═══ DATA FOR THE TASK ═══

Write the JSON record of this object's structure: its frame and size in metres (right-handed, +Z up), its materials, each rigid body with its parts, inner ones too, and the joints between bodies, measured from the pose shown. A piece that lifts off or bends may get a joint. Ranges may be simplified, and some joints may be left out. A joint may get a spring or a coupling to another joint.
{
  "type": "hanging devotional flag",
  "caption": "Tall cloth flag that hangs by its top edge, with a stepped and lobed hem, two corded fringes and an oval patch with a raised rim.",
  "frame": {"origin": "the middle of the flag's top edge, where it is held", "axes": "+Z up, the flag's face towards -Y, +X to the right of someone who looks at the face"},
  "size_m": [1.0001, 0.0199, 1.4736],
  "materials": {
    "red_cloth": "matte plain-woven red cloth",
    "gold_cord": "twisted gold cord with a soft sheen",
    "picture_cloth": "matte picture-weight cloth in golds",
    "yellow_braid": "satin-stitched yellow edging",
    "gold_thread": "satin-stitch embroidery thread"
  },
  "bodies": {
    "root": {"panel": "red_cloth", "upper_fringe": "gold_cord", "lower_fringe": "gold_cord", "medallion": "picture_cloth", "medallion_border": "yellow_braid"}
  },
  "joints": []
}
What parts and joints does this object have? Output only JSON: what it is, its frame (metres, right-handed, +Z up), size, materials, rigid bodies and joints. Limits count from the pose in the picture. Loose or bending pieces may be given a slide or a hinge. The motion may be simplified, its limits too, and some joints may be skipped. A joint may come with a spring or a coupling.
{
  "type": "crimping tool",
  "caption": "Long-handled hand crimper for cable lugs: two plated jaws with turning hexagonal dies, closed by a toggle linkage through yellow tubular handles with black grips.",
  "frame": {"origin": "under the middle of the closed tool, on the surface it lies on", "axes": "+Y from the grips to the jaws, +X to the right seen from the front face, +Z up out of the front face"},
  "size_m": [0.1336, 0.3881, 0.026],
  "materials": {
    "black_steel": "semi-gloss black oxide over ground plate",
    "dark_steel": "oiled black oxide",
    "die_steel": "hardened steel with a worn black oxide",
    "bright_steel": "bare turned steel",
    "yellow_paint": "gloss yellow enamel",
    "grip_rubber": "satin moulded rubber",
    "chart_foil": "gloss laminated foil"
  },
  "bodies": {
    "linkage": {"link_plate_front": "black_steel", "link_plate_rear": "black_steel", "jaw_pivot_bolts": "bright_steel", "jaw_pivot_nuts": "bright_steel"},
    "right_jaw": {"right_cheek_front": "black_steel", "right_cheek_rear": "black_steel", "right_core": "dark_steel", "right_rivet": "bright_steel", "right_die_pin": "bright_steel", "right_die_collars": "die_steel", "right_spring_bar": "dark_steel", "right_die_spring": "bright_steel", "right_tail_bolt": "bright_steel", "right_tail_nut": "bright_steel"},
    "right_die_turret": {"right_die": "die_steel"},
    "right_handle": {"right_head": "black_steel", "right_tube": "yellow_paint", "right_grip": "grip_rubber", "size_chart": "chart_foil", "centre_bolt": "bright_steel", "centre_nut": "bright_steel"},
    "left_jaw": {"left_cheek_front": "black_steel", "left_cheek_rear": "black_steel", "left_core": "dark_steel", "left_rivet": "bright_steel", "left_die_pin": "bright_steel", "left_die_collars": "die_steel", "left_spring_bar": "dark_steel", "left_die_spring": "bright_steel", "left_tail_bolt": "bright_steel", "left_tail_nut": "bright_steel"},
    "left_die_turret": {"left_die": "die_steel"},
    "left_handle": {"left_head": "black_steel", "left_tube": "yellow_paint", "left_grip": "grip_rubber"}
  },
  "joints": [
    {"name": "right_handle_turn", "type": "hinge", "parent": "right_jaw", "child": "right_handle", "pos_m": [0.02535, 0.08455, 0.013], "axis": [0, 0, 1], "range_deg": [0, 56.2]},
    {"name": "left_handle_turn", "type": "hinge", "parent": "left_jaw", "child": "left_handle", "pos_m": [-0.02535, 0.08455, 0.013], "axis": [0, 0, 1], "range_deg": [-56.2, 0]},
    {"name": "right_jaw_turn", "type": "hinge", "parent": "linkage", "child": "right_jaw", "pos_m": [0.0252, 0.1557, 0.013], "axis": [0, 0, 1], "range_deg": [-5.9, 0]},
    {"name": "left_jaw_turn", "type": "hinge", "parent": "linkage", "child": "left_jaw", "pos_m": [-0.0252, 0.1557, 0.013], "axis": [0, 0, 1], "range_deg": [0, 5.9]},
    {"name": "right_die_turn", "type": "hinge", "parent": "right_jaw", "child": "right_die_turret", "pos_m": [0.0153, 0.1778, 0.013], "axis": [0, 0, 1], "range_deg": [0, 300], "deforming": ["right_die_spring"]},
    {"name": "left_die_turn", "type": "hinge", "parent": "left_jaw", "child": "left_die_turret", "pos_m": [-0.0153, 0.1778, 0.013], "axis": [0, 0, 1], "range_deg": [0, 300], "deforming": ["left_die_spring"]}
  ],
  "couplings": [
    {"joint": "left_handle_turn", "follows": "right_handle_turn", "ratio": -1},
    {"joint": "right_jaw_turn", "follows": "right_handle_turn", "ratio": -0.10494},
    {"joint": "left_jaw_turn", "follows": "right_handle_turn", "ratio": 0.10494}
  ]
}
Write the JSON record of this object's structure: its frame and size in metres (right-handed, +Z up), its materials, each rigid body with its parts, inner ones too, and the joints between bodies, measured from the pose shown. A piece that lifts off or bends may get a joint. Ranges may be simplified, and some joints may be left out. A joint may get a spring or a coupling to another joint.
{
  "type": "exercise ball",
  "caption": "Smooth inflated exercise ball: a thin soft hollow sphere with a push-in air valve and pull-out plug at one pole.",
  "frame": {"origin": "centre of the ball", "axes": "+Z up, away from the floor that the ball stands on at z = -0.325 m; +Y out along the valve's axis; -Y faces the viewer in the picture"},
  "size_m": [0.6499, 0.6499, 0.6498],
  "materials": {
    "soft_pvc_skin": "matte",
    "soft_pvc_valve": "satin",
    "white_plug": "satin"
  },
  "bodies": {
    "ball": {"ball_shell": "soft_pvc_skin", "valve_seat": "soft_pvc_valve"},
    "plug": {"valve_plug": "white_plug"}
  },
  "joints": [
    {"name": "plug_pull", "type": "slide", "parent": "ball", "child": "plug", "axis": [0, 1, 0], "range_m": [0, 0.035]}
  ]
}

═══
═══ DATA FOR THE TASK ═══

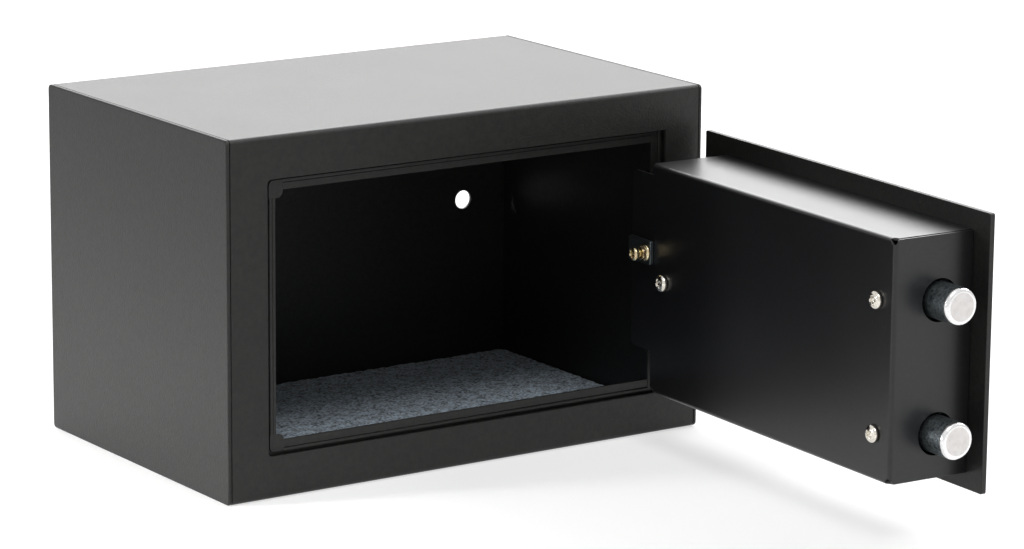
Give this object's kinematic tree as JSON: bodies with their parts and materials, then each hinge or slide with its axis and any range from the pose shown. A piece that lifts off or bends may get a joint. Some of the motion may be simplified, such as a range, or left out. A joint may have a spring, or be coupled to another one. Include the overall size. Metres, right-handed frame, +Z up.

═══
═══ DATA FOR THE TASK ═══

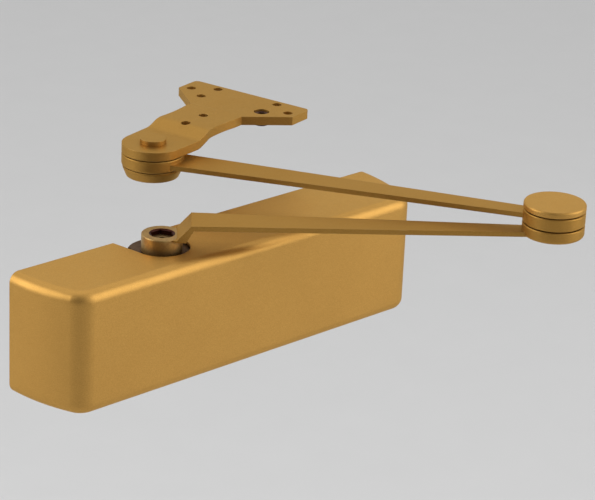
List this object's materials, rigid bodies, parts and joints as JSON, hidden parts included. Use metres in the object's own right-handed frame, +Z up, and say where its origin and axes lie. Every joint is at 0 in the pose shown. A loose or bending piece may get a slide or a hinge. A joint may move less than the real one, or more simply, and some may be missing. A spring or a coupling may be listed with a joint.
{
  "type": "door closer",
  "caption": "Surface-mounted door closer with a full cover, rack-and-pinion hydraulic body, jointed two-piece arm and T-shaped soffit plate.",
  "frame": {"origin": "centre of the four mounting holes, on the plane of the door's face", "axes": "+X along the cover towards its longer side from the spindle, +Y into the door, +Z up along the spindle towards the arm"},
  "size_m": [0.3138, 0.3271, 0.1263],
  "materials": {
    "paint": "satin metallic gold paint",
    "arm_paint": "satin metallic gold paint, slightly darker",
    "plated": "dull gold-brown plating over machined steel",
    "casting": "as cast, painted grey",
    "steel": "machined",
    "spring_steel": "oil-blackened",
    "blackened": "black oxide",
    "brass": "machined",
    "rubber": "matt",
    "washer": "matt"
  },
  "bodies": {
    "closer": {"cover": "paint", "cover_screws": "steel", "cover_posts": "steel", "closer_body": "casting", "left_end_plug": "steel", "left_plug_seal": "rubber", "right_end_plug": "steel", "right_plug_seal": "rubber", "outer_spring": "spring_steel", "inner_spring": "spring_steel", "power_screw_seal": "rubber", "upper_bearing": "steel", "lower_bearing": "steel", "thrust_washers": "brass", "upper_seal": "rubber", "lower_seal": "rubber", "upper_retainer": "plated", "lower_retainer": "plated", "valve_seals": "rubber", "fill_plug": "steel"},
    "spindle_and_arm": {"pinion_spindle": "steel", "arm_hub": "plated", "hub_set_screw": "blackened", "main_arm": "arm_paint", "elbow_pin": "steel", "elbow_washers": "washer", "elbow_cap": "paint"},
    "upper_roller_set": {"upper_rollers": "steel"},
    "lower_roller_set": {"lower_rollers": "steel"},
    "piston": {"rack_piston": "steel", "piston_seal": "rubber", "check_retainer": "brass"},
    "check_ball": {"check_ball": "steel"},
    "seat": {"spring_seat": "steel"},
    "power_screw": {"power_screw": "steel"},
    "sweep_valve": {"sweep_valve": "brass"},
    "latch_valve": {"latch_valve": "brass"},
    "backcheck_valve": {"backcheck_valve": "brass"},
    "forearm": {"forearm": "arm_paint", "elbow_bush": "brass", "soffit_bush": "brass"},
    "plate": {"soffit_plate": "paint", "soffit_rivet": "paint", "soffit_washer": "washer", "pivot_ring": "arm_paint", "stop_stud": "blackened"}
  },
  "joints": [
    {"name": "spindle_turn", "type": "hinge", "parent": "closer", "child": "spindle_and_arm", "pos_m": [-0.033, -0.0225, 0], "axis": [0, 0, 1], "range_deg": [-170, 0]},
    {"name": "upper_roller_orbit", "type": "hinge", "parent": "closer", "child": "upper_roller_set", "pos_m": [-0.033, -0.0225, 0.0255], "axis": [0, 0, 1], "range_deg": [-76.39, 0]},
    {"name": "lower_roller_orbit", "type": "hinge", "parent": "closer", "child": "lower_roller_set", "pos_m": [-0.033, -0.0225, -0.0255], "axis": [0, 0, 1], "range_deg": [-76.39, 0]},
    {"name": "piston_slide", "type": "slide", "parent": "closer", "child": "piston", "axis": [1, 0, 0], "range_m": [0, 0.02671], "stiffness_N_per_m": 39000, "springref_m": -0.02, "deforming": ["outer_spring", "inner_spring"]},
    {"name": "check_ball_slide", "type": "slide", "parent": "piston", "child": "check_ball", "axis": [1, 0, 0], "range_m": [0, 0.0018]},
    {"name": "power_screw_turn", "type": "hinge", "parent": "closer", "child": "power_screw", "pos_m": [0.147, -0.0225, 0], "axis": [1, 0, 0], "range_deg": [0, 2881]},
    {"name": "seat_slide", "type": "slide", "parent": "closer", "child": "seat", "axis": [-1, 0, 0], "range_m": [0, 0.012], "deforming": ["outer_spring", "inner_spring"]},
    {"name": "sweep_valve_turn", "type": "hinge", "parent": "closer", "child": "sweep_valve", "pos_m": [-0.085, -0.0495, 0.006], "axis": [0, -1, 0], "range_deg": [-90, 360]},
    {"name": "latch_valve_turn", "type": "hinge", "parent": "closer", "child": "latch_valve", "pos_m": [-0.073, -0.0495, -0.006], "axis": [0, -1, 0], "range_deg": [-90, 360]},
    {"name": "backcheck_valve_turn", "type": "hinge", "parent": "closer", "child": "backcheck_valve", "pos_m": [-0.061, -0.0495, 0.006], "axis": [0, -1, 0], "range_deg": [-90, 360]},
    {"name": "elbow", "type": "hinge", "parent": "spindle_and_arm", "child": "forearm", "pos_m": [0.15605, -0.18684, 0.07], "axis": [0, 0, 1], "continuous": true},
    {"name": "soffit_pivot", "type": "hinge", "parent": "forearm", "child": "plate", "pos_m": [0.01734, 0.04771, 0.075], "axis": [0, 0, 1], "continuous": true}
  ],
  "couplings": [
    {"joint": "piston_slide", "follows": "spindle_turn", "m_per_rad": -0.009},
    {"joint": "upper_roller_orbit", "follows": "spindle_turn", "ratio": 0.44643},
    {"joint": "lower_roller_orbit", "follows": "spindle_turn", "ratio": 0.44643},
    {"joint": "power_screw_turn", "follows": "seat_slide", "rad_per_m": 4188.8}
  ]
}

═══

[TASK TO COMPLETE] Collect every line from the records above that contains the word "bending".

[CORRECT RESULT]
What parts and joints does this object have? Output only JSON: what it is, its frame (metres, right-handed, +Z up), size, materials, rigid bodies and joints. Limits count from the pose in the picture. Loose or bending pieces may be given a slide or a hinge. The motion may be simplified, its limits too, and some joints may be skipped. A joint may come with a spring or a coupling.
List this object's materials, rigid bodies, parts and joints as JSON, hidden parts included. Use metres in the object's own right-handed frame, +Z up, and say where its origin and axes lie. Every joint is at 0 in the pose shown. A loose or bending piece may get a slide or a hinge. A joint may move less than the real one, or more simply, and some may be missing. A spring or a coupling may be listed with a joint.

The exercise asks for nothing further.